-- BEGIN Data for processing --
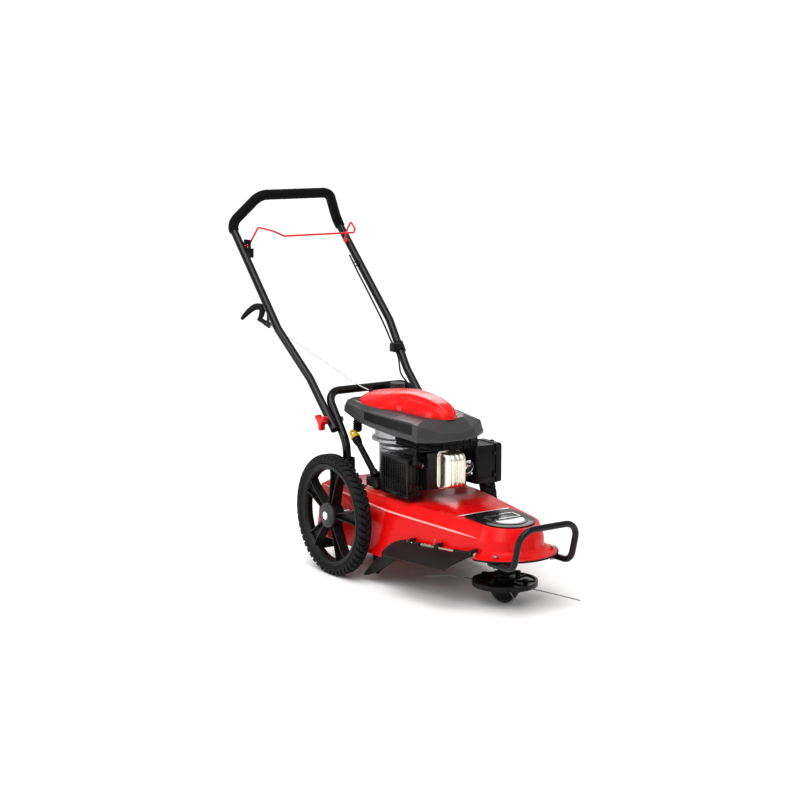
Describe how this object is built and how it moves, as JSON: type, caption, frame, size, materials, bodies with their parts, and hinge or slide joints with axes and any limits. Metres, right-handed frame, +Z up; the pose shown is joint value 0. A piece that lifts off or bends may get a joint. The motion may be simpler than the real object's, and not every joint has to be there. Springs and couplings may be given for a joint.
{
  "type": "walk-behind wheeled brush cutter",
  "caption": "Two-wheeled walk-behind brush cutter with folding push handle, red wedge deck, vertical-shaft petrol engine and belt-driven nylon-line cutting head.",
  "frame": {"origin": "on the ground at the middle of the overall length and width, measured with the cutting lines in place", "axes": "+X forward, from the wheels to the cutting head; +Y to the machine's left as the user stands behind it; +Z up"},
  "size_m": [1.4254, 0.51, 1.092],
  "materials": {
    "deck_red": "gloss",
    "tube_black": "gloss",
    "frame_black": "satin",
    "fastener_steel": "satin",
    "zinc_rod": "bright",
    "axle_steel": "satin",
    "tyre": "matt",
    "rim_black": "satin",
    "cap_black": "gloss",
    "knob_red": "gloss",
    "badge_black": "gloss",
    "deflector_dark": "satin",
    "rubber_black": "matt",
    "disc_black": "satin",
    "line_grey": "satin",
    "engine_black": "satin",
    "cast_alu": "cast",
    "chrome_cover": "bright",
    "guard_black": "satin",
    "silencer_steel": "heat darkened",
    "shroud_grey": "satin",
    "cover_red": "gloss",
    "black_plastic": "satin",
    "cap_grey": "satin",
    "dipstick_yellow": "gloss",
    "foam_black": "foam",
    "bail_red": "gloss",
    "rope_white": "braided",
    "cable_black": "satin",
    "belt_rubber": "matt",
    "bearing_steel": "ground"
  },
  "bodies": {
    "chassis": {"deck_shell": "deck_red", "nose_badge": "badge_black", "fasteners": "fastener_steel", "deck_brackets": "frame_black", "wheel_axle": "axle_steel", "front_bumper": "tube_black", "hinge_rods": "zinc_rod", "deflector_spring": "bearing_steel", "debris_skirt": "rubber_black", "spindle_housing": "frame_black", "spindle_bearings": "bearing_steel", "drive_belt": "belt_rubber", "engine_base": "engine_black", "crankcase": "cast_alu", "cylinder_head": "cast_alu", "rocker_cover": "chrome_cover", "spark_plug": "bearing_steel", "plug_lead": "cable_black", "muffler": "silencer_steel", "muffler_guard": "guard_black", "carburettor": "cast_alu", "air_filter_box": "black_plastic", "engine_shroud": "shroud_grey", "top_cover": "cover_red", "fuel_tank": "black_plastic", "filler_tube": "black_plastic", "lower_handle": "tube_black", "starter_rope": "rope_white", "brake_cable_lower": "cable_black"},
    "trimmer_head": {"spindle_shaft": "axle_steel", "head_pulley": "fastener_steel", "line_disc": "disc_black", "trimmer_lines": "line_grey", "glide_cup": "disc_black"},
    "crank": {"crankshaft": "axle_steel", "crank_pulley": "fastener_steel", "flywheel": "cast_alu"},
    "folding_handle": {"upper_handle": "tube_black", "foam_grip": "foam_black", "handle_clips": "black_plastic", "rope_guide": "frame_black", "brake_cable_upper": "cable_black"},
    "wheel_left": {"tyre_left": "tyre", "rim_left": "rim_black", "hub_cap_left": "cap_black"},
    "wheel_right": {"tyre_right": "tyre", "rim_right": "rim_black", "hub_cap_right": "cap_black"},
    "bail": {"bail": "bail_red"},
    "brake_arm": {"brake_arm": "zinc_rod"},
    "starter_grip": {"starter_grip": "black_plastic"},
    "starter_reel": {"starter_reel": "cap_grey"},
    "side_deflector": {"side_deflector": "deflector_dark"},
    "rear_flap": {"rear_flap": "rubber_black"},
    "fuel_cap": {"fuel_cap": "cap_grey"},
    "dipstick": {"dipstick": "dipstick_yellow"},
    "air_filter_cover": {"air_filter_cover": "black_plastic"},
    "choke_lever": {"choke_lever": "cap_grey"},
    "star_knob_left": {"star_knob_left": "knob_red"},
    "star_knob_right": {"star_knob_right": "knob_red"}
  },
  "joints": [
    {"name": "wheel_left_spin", "type": "hinge", "parent": "chassis", "child": "wheel_left", "pos_m": [-0.0719, 0.225, 0.178], "axis": [0, 1, 0], "continuous": true},
    {"name": "wheel_right_spin", "type": "hinge", "parent": "chassis", "child": "wheel_right", "pos_m": [-0.0719, -0.225, 0.178], "axis": [0, 1, 0], "continuous": true},
    {"name": "crank_spin", "type": "hinge", "parent": "chassis", "child": "crank", "pos_m": [-0.0319, 0, 0.3], "axis": [0, 0, 1], "continuous": true},
    {"name": "trimmer_spin", "type": "hinge", "parent": "chassis", "child": "trimmer_head", "pos_m": [0.4561, 0, 0.1], "axis": [0, 0, 1], "continuous": true},
    {"name": "handle_fold", "type": "hinge", "parent": "chassis", "child": "folding_handle", "pos_m": [-0.1639, 0, 0.438], "axis": [0, 1, 0], "range_deg": [0, 135], "deforming": ["starter_rope", "brake_cable_lower"]},
    {"name": "knob_left_turn", "type": "hinge", "parent": "chassis", "child": "star_knob_left", "pos_m": [-0.1639, 0.198, 0.438], "axis": [0, 1, 0], "range_deg": [0, 720]},
    {"name": "knob_right_turn", "type": "hinge", "parent": "chassis", "child": "star_knob_right", "pos_m": [-0.1639, -0.198, 0.438], "axis": [0, -1, 0], "range_deg": [0, 720]},
    {"name": "bail_squeeze", "type": "hinge", "parent": "folding_handle", "child": "bail", "pos_m": [-0.6319, 0, 0.921], "axis": [0, -1, 0], "range_deg": [0, 55], "stiffness_Nm_per_rad": 0.8},
    {"name": "brake_arm_swing", "type": "hinge", "parent": "chassis", "child": "brake_arm", "pos_m": [-0.0819, 0.083, 0.376], "axis": [0, 0, -1], "range_deg": [0, 21]},
    {"name": "starter_pull", "type": "slide", "parent": "folding_handle", "child": "starter_grip", "axis": [-0.8196, -0.3902, 0.4195], "range_m": [0, 0.45], "stiffness_N_per_m": 40},
    {"name": "reel_spin", "type": "hinge", "parent": "chassis", "child": "starter_reel", "pos_m": [-0.0319, 0, 0.503], "axis": [0, 0, 1], "range_deg": [0, 880]},
    {"name": "deflector_lift", "type": "hinge", "parent": "chassis", "child": "side_deflector", "pos_m": [0.2241, -0.173, 0.15], "axis": [-0.985, -0.1679, -0.041], "range_deg": [0, 80], "stiffness_Nm_per_rad": 0.4, "deforming": ["deflector_spring"]},
    {"name": "rear_flap_swing", "type": "hinge", "parent": "chassis", "child": "rear_flap", "pos_m": [-0.2359, 0, 0.112], "axis": [0, 1, 0], "range_deg": [0, 70]},
    {"name": "fuel_cap_turn", "type": "hinge", "parent": "chassis", "child": "fuel_cap", "pos_m": [-0.1599, 0.062, 0.515], "axis": [0, 0, 1], "range_deg": [0, 90]},
    {"name": "dipstick_turn", "type": "hinge", "parent": "chassis", "child": "dipstick", "pos_m": [-0.1319, -0.106, 0.382], "axis": [-0.6989, -0.0446, 0.7138], "range_deg": [0, 90]},
    {"name": "filter_cover_pull", "type": "slide", "parent": "chassis", "child": "air_filter_cover", "axis": [0, 1, 0], "range_m": [0, 0.06]},
    {"name": "choke_lever_turn", "type": "hinge", "parent": "chassis", "child": "choke_lever", "pos_m": [0.1961, 0.04, 0.348], "axis": [0, 0, 1], "range_deg": [-25, 0]}
  ],
  "couplings": [
    {"joint": "trimmer_spin", "follows": "crank_spin", "ratio": 0.6667},
    {"joint": "brake_arm_swing", "follows": "bail_squeeze", "ratio": 0.36},
    {"joint": "reel_spin", "follows": "starter_pull", "rad_per_m": 33.333}
  ]
}
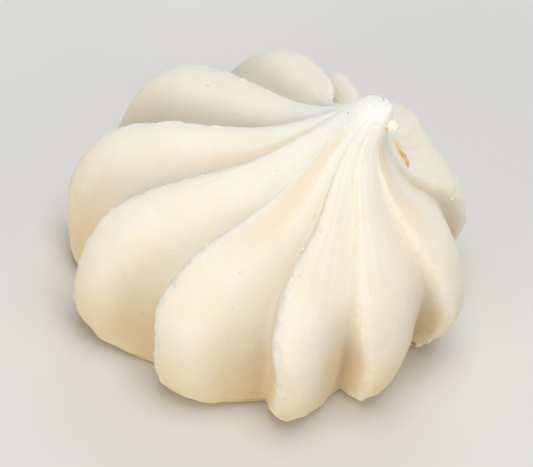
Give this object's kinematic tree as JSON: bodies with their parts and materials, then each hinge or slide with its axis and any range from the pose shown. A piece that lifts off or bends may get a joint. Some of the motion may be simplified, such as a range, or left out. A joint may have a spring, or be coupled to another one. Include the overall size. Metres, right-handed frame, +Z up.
{
  "type": "meringue cookie",
  "caption": "Round piped meringue cookie with uneven swirled ribs that sweep up from a flat foot and draw together into a blunt, leaning peak.",
  "frame": {"origin": "middle of the cookie's bounding box, on the flat foot it was baked on", "axes": "+Z up from the foot to the peak; +X towards the side that the peak leans to; -Y towards the shown front"},
  "size_m": [0.0494, 0.0478, 0.036],
  "materials": {
    "meringue": "matte, dry baked meringue crust, warm ivory"
  },
  "bodies": {
    "root": {"meringue": "meringue"}
  },
  "joints": []
}
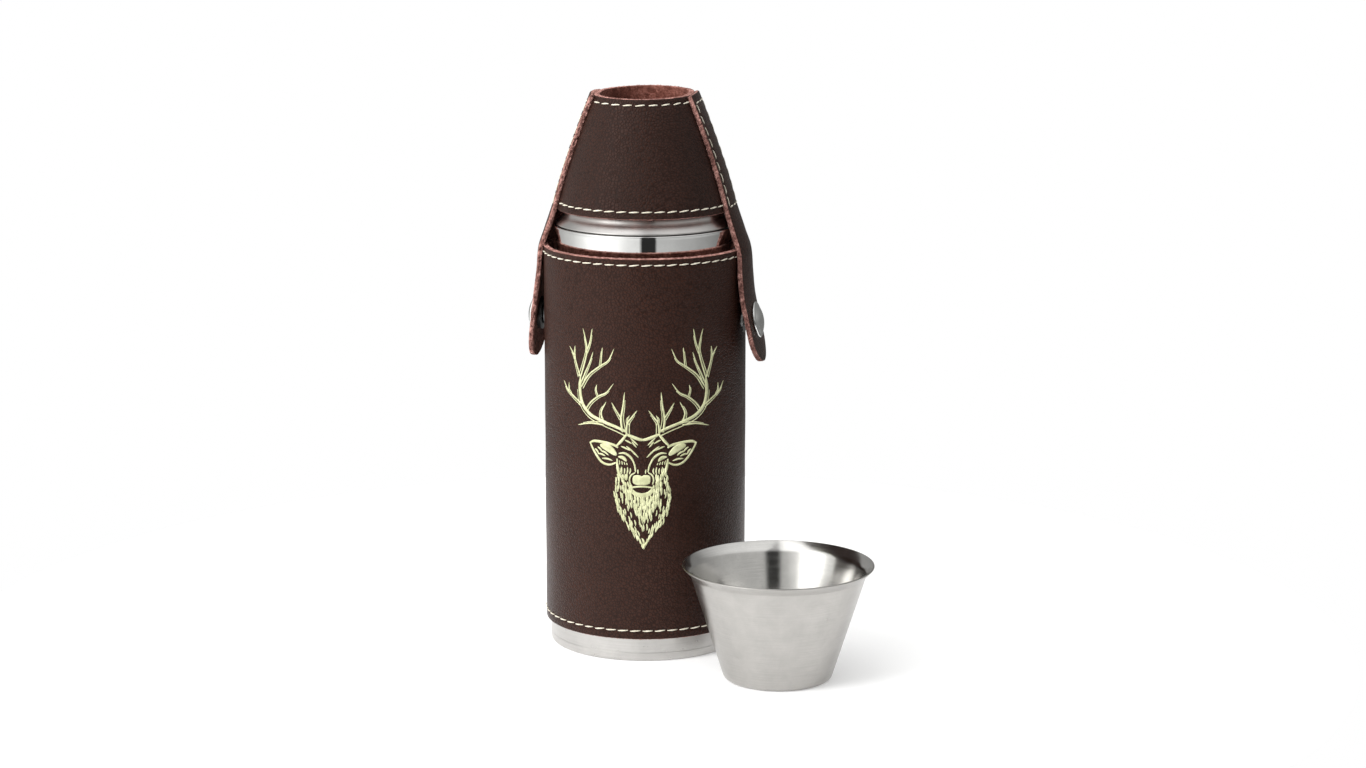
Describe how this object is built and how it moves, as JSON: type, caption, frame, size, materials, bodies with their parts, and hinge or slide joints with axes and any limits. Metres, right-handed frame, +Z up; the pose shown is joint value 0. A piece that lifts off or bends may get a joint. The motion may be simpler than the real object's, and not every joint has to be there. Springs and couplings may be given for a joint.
{
  "type": "hip flask",
  "caption": "Round hunter's flask in a stitched leather sleeve, with a screw cap, nested steel cups under a strapped leather cover, and one cup standing beside it.",
  "frame": {"origin": "centre of the flask's base, on the plane it stands on", "axes": "+Z up along the flask's own axis; -Y is the printed front of the sleeve; +X is the side where the loose cup stands"},
  "size_m": [0.0947, 0.0947, 0.1549],
  "materials": {
    "satin_steel": "brushed, satin",
    "polished_steel": "polished",
    "snap_metal": "polished",
    "brown_leather": "smooth grain, pinkish suede on its flesh side and cut edges",
    "cream_thread": "waxed thread",
    "liner_plastic": "matte",
    "foil_print": "pale gold foil print, satin",
    "gasket_rubber": "matte"
  },
  "bodies": {
    "flask": {"vessel_base": "satin_steel", "vessel_tube": "satin_steel", "shoulder": "satin_steel", "cup_seat_collar": "polished_steel", "neck": "satin_steel", "leather_sleeve": "brown_leather", "sleeve_top_thread": "cream_thread", "sleeve_bottom_thread": "cream_thread", "sleeve_back_thread": "cream_thread", "left_stud": "snap_metal", "right_stud": "snap_metal", "left_stud_rivet": "snap_metal", "right_stud_rivet": "snap_metal"},
    "gasket": {"cap_gasket": "gasket_rubber"},
    "cap": {"cap_shell": "satin_steel", "cap_thread_insert": "liner_plastic"},
    "inner_cup": {"inner_cup": "satin_steel"},
    "middle_cup": {"middle_cup": "satin_steel"},
    "outer_cup": {"outer_cup": "satin_steel"},
    "cover": {"cover_cone": "brown_leather", "cover_top_thread": "cream_thread", "cover_bottom_thread": "cream_thread", "cover_back_thread": "cream_thread", "left_strap": "brown_leather", "right_strap": "brown_leather", "left_strap_thread": "cream_thread", "right_strap_thread": "cream_thread"},
    "left_tail": {"left_strap_tail": "brown_leather", "left_snap_cap": "snap_metal", "left_snap_socket": "snap_metal"},
    "right_tail": {"right_strap_tail": "brown_leather", "right_snap_cap": "snap_metal", "right_snap_socket": "snap_metal"},
    "loose_cup": {"loose_cup": "satin_steel"}
  },
  "joints": [
    {"name": "cover_lift", "type": "slide", "parent": "flask", "child": "cover", "axis": [0, 0, 1], "range_m": [0, 0.045]},
    {"name": "right_strap_swing", "type": "hinge", "parent": "cover", "child": "right_tail", "pos_m": [0.02465, -0.00524, 0.1215], "axis": [-0.2079, -0.9781, 0], "range_deg": [0, 80]},
    {"name": "left_strap_swing", "type": "hinge", "parent": "cover", "child": "left_tail", "pos_m": [-0.02465, 0.00524, 0.1215], "axis": [0.2079, 0.9781, 0], "range_deg": [0, 80]},
    {"name": "outer_cup_lift", "type": "slide", "parent": "flask", "child": "outer_cup", "axis": [0, 0, 1], "range_m": [0, 0.034]},
    {"name": "middle_cup_lift", "type": "slide", "parent": "flask", "child": "middle_cup", "axis": [0, 0, 1], "range_m": [0, 0.023]},
    {"name": "inner_cup_lift", "type": "slide", "parent": "flask", "child": "inner_cup", "axis": [0, 0, 1], "range_m": [0, 0.0115]},
    {"name": "cap_lift", "type": "slide", "parent": "flask", "child": "gasket", "axis": [0, 0, 1], "range_m": [0, 0.0076]},
    {"name": "cap_turn", "type": "hinge", "parent": "gasket", "child": "cap", "pos_m": [0, 0, 0.1258], "axis": [0, 0, 1], "range_deg": [0, 1080]},
    {"name": "loose_cup_lift", "type": "slide", "parent": "flask", "child": "loose_cup", "axis": [0, 0, 1], "range_m": [0, 0.1]}
  ],
  "couplings": [
    {"joint": "right_strap_swing", "follows": "cover_lift", "rad_per_m": 30},
    {"joint": "left_strap_swing", "follows": "cover_lift", "rad_per_m": 30},
    {"joint": "outer_cup_lift", "follows": "cover_lift", "ratio": 0.75},
    {"joint": "middle_cup_lift", "follows": "cover_lift", "ratio": 0.5},
    {"joint": "inner_cup_lift", "follows": "cover_lift", "ratio": 0.25},
    {"joint": "cap_lift", "follows": "cap_turn", "m_per_rad": 0.00039789}
  ]
}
-- END Data for processing --
### Directive:
Work out how many lines in the records above contain the word "from", and give only that number.

### Finished answer:
4